A boisterous, topical and entertaining year of theatre is on offer for South Australians in the 2021 season from State Theatre Company South Australia.
Featuring an audacious new commission from South Australian playwright Finegan Kruckemeyer and the Australian premiere of an international hit, the season invites audiences to reflect on the power of community and the possibility of positive change.
Launching the season at Her Majesty’s Theatre on 29 October, Artistic Director Mitchell Butel says the 2021 season examines who we were, who we are and who we hope to be.
“Those questions are at the heart of the work we’re presenting in 2021 – explorations of community, class, conflict and even our planet’s history and future,” he says.
“This year made us confront new paradigms about how we live, work and love. The work we offer in 2021 won’t have all the answers but it will crack open those conversations in a dynamite fashion.”
Opening the season is the world premiere of The Boy Who Talked To Dogs, based on the true story of Byron Bay’s ‘Dog Man’ Martin McKenna.
A co-production with Slingsby for Adelaide Festival, Irish playwright Amy Conroy takes McKenna’s extraordinary childhood story of his time living with a pack of stray dogs in the city of Limerick and weaves it with shadow puppetry, raucous Irish music and physical performance under the direction of Andy Packer.

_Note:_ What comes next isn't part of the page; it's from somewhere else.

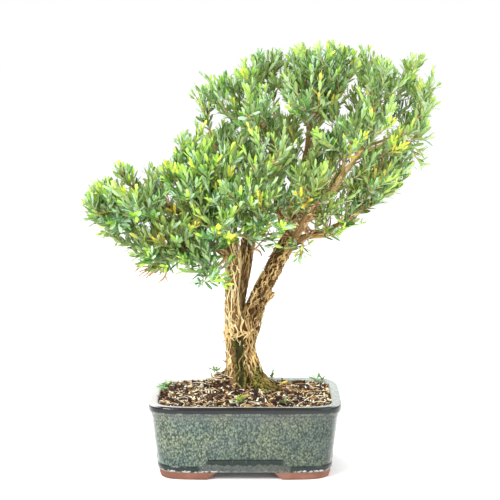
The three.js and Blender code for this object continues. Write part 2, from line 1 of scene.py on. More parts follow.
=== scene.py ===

Starring acclaimed actor Bryan Burroughs as McKenna and taking place at Thomas Edmonds Opera Studio at the Adelaide Showground, the story that has featured in news programs over the years unfolds for the first time on stage in what is sure to be a magical experience for audiences of all ages.
The Gospel According to Paul, originally programmed for the 2020 season, descends at Dunstan Playhouse in April following hit seasons across the country.
Jonathan Biggins’ ode to Paul Keating hilariously skewers both sides of politics and chronicles the former Prime Minister’s professional achievements and personal obsessions through a mix of song and story, all delivered with the signature wit and eccentricities of the controversial political giant.
Euphoria, the bittersweet new play by Adelaide playwright Emily Steel, will finally have its world premiere at the Chaffey Theatre in Renmark before heading to the Space Theatre for two weeks in May.
Originally programmed for 2020, the two-hander then commences an extensive tour to regional South Australia, including Burra, Tanunda and Whyalla.
Commissioned and developed by Country Arts SA, Euphoria is a tender and wry examination of the challenges faced, and joys experienced, by thousands of people in regional SA, informed by conversations between Steel (Decameron 2.0, 19 Weeks, Rabbits) and residents themselves.
Under the direction of Nescha Jelk (Jasper Jones, Terrestrial), actors
James Smith (Jasper Jones, Vale) and Ashton Malcolm (Rumpelstiltskin) bring an entire town to life in an intimate town meeting-style setting from designer Meg Wilson.
Elena Carapetis returns to the Company (and the Royalty Theatre) in June to direct The Appleton Ladies’ Potato Race, starring Susie Youssef (The Project, Have You Been Paying Attention, Home I’m Darling, Rosehaven) in her STCSA debut.
With a tone reminiscent of classic Australian sitcoms, Tait’s play centres on a woman named Penny who returns to her childhood home just in time for the town’s famous Potato Race.
When she learns the women’s prize is $200 compared to the men’s $1000, she sets out to right this wrong – but not without jumping a few hurdles of her own.
Inspired by real events, the hit comedy by ABC journalist-turned playwright Melanie Tait brings together a cast of SA greats, including Genevieve Mooy, Carmel Johnson (Ripcord) and Anna Steen (The 39 Steps) as Penny.
Supported by STCSA’s Dramatic Women, a donor collective that has been supporting female-driven works for more than 15 years, The Appleton Ladies’ Potato Race is a big-hearted tale about women getting loud and making waves in a town resistant to change.